That being said,I keep a harem of swords in a 40G breeder tank(20+ females with 1-3 males{how many males depends on if they can get along with each other}).I run only sponge filters in this tank and it is heavily planted.The plants have lead anchors or float freely as the tank is kept bare bottom.I do not seperate my expecting females ever.The plants and feeding adults 2-3 times daily helps the fry survive their first 24 hrs.I check this tank everyday and with a net remove fry to one of my 3 fry tanks(30Long,30 breeder and 40 breeder all running multiple sponge filters).I do nothing special to my water so all tanks are the same.I catch fry and release(no acclimating).I feed HBH baby bites(a powdered food) and crumble flakes 3-5 times daily.I change water in all tanks every other day at least,about 15% on average(usually more).I seperate fry about once a month (sometimes longer 1 1/2 months).Seperated fry go a 20long,29g or right to the 75g.I feed flake only then about 3-4 times daily ,and change water as described above.The 75 is the final growout and has sponges and aquaclear 110 with sponge prefilter on intake and loaded with plants.I never use breeder boxes,ample plants and "heavy feeding" work fine for me.I personally feel breeder boxes are bunk, if you don't have accomodations to have fry,how will you raise them?If you don't have tanks(multiple) to receive fry and seperate when necessary what are you thinking?

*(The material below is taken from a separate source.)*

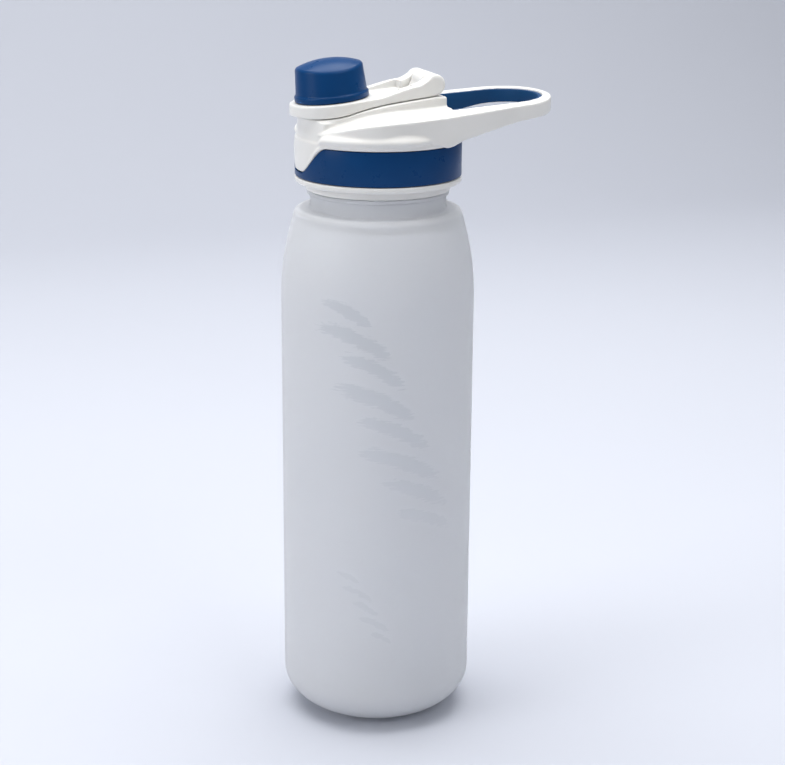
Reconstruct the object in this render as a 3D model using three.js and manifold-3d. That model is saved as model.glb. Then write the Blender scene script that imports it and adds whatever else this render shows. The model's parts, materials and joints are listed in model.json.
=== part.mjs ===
// A 0.7 litre sports bottle: a frosted threaded bottle, a screw lid with a carry loop,
// and a flip strap whose knob closes the drinking spout.
// Millimetres, +Z up. The origin is the centre of the foot, on the bottle's axis.
// The spout is on -X, and the carry loop reaches out over +X.

import * as THREE from "three";
import { mergeVertices } from "three/addons/utils/BufferGeometryUtils.js";
import Module from "manifold-3d";

const wasm = await Module();
wasm.setup();

// ---------------------------------------------------------------- driving sizes

const FIT = 0.3; // gap between pieces that sit on or in each other
const RUNNING = 0.35; // gap round the hinge pin and between the knuckles
const ROUND = 48; // facets round a full turn

// bottle
const bodyRadius = 36.5;
const bodyHeight = 200; // foot to the flat of the shoulder
const bodyWall = 2;
const footCornerWidth = 21;
const footCornerHeight = 15.5;
const footGroove = 0.8; // depth of the ring groove round the foot's middle pad
const shoulderLength = 34;
const shoulderInset = 5.7;
const shoulderCorner = 2.8;

// neck
const neckRoot = 24; // radius of the neck between the threads
const neckWall = 2;
const neckCollar = 1.45; // how far the plain neck stands out from the root
const neckCollarHeight = 5.1;
const beadOut = 1.05; // how far the bead stands out from the plain neck
const beadHeight = 1.7;
const finishHeight = 15.8; // bead to rim

// thread
const pitch = 4;
const threadDepth = 1.2;
const threadThickness = 1.2;
const neckThreadTurns = 1.25;
const capThreadTurns = 1;
const threadFit = 0.4;
const threadStart = 3.4; // above the bead
const threadPhase = 0.05; // where round the neck the thread starts, in radians

// screw cap, collar band and gasket
const skirtWall = 1.4;
const skirtHeight = 2.8;
const capWall = 3.4;
const capRoof = 2;
const ringHeight = 2.3;
const bandThickness = 1.75;
const bandHeight = 12.5;
const gasketThickness = 1.7;
const gasketWidth = 3.2;

// lid shell
const shellWall = 2.2;
const lipHeight = 1.9; // lower moulding, next to the band
const bulgeHeight = 3.5; // second moulding
const tongueDrop = 10.4; // how far the spout-side tongue hangs over the band
const tongueFlat = 6; // degrees either side of the spout where the tongue is lowest
const tongueSpread = 36; // degrees either side where the tongue has gone
const tongueThickness = 1;
const wallDraft = 1.2; // how much the spout-side wall leans in

// carry loop
const loopReach = 34.6; // beyond the collar
const loopCap = 17.8; // length of the rounded end
const armTaperNear = 2.45;
const armTaperFar = 4.95;
const tipWidth = 4;
const armWidth = 10.4;
const loopSlope = 0.069;
const loopTipLow = 10.2; // underside of the loop's tip above the band
const linerThickness = 1.3;
const linerDepth = 0.3; // top of the liner below the loop's top face
const linerLift = 0.5; // bottom of the liner above the loop's underside
const gripInset = 8.7; // how far the loop's opening starts inside the collar

// flip strap, hinge, knob and spout
const spoutInset = 13.15; // the spout's axis inside the collar's edge
const lean = THREE.MathUtils.degToRad(6); // of the spout and knob
const strapEnd = 15.6; // radius of the round end
const strapHinge = 12; // half width at the hinge
const strapThickness = 4.5;
const pocketFloorThickness = 1.8;
const rimWidth = 2.2; // of the strap's rims beside the pocket
const hingeInset = 12.85; // the hinge pin inside the collar's edge
const hingeHeight = 20.5; // above the band
const knuckleRadius = 3.9;
const knuckleSplit = 5.8; // half width of the shell's knuckle
const knuckleTab = 9; // how far the shell's knuckle reaches towards the knob
const pinInset = 1.4; // ends of the pin inside the strap's knuckles
const pinRadius = 1.25;
const knobFlange = 13.7;
const knobFlangeHeight = 2.2;
const knobRadius = 13.2;
const knobTop = 12.3;
const knobHeight = 12.2;
const knobDome = 2.4;
const knobWall = 1.9;
const knobSleeveWall = 1;
const spoutRadius = 9;
const spoutTaper = 0.8;
const spoutWall = 2;
const plugDepth = 3;
const plugFlange = 2;
const spoutFlange = 1.6;
const spoutLedge = 1.3;
const sealThickness = 1.3;

// ---------------------------------------------------------------- worked-out levels

const neckPlain = neckRoot + neckCollar;
const beadBottom = bodyHeight + neckCollarHeight;
const beadTop = beadBottom + beadHeight;
const rim = beadTop + finishHeight;
const capBase = beadTop + FIT;
const ringBottom = capBase + skirtHeight;
const ringTop = ringBottom + ringHeight;
const bandTop = ringTop + FIT + bandHeight;
const shellBase = bandTop + FIT;
const roofUnder = rim + gasketThickness + 2 * FIT;
const roofTop = roofUnder + capRoof;

const capBore = neckRoot + threadDepth + threadFit;
const capOuter = capBore + capWall;
const collarRadius = capOuter + FIT + bandThickness;
const mouthRadius = neckRoot - neckWall;

const spoutOffset = collarRadius - spoutInset;
const hingeX = collarRadius - hingeInset;
const hingeZ = shellBase + hingeHeight;
const loopTip = collarRadius + loopReach;
const loopStart = collarRadius - gripInset;

// ---------------------------------------------------------------- helpers

function solid(geometry) {
  const bare = geometry.index ? geometry.toNonIndexed() : geometry.clone();
  bare.deleteAttribute("normal");
  bare.deleteAttribute("uv");
  const merged = mergeVertices(bare, 1e-4);
  return new wasm.Manifold(
    new wasm.Mesh({
      numProp: 3,
      vertProperties: merged.attributes.position.array,
      triVerts: new Uint32Array(merged.index.array),
    }),
  );
}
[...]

If you don't want to change water all the time your fry will not grow.Breeding and raising takes time,dedication,a lot of tanks,daily work, and the knowledge that if this doesn't satisfy you,you made a bad choice.I enjoy what I do ,I trade my fish for store credit.I get 50-75 cents each for "normal" swords.To raise more specific colors or traits takes everything I listed above for only 1 color or type.Seperating male females will be necessary.I hope this helps,none of this is easy,you need to enjoy it or just focus on keeping.I have over 400 swords right now and should probably go change water,feed or whatever THEY NEED.Good luck,ask what I didn't share if you need to know.
Tom


----------



## tbub1221

thanks this does answer a few of my questions . also it assures me that i am doing correctly in how im caring for them all.


----------



## rtmaston

i dont breed mine to sale.i just like doing it and seeing the frys being born.i trade them at my local pet store that i deal with and friends to enjoy them also and i also keep a couple for myself.


----------



## coralbandit

If anyone breeds livebearers for more than 6 months you will find that you will have a lot of fish.Finding a place to trade your fish will become a necessity(eventually a LFS{as stores like petsmart and petco(chain stores) will probably have no interest and best offer from them will be to take them for free). I now need to find a couple more ,but there are 4 privately owned stores in my area(ones has 5 different locations{their next).If serious about raising fry sucessfully, a couple tanks for growout are necessary(min. 20g run with sponges).I use corallife luft air pumps x2(about $65) to run all 7 tanks with 15 sponges.


----------



## rtmaston

you are right about that.i dont even fool with petsmart or petco.i only deal with my local fish store i have bought most of my aquamiums and assy from.i would ratter give them to them than sell them to petsmart or petco.i dont thank thay would buy them anyway.the local pet store tanks are much better contain.


----------



## KMoss

Thanks for the great info.... This answered a lot of questions I had. I'm the one with the surprise (few) fry, as I just have female swordtails. Right now they're in a breeder box, so I'm looking for solutions to my population issue.


----------



## coralbandit

KMoss; if you have live plants(I saw one piece in breeder box) and aren't super concerned with raising fry I would turn them loose in your main tank.You might be suprised how fast they swim and how well they hide.They will find food(little pieces from other fish eating that are perfect size) and in a month or so you'll be suprised how much bigger they will be than if kept seperated.Some of my swords are born in my 180G with many large fish and even pulling out what I see often I find juvinelles who have survived and thrived amongst the BIG Boys!
Your female as I said earlier could still have up to 6 more sets of fry,once they get a man they need them no more for along time.Nature is amazing.


----------



## KMoss

Thanks CB. This is the way I was leaning.... I think I'll give them a couple more days in the breeder box with first bites food then release them. There are lots of hiding places, as I'm pretty heavily planted. Thanks for the advice. I've enjoyed this little adventure enough to know I might enjoy breeding when my kids are grown & I can devote more time to them. You're right, nature is amazing!


----------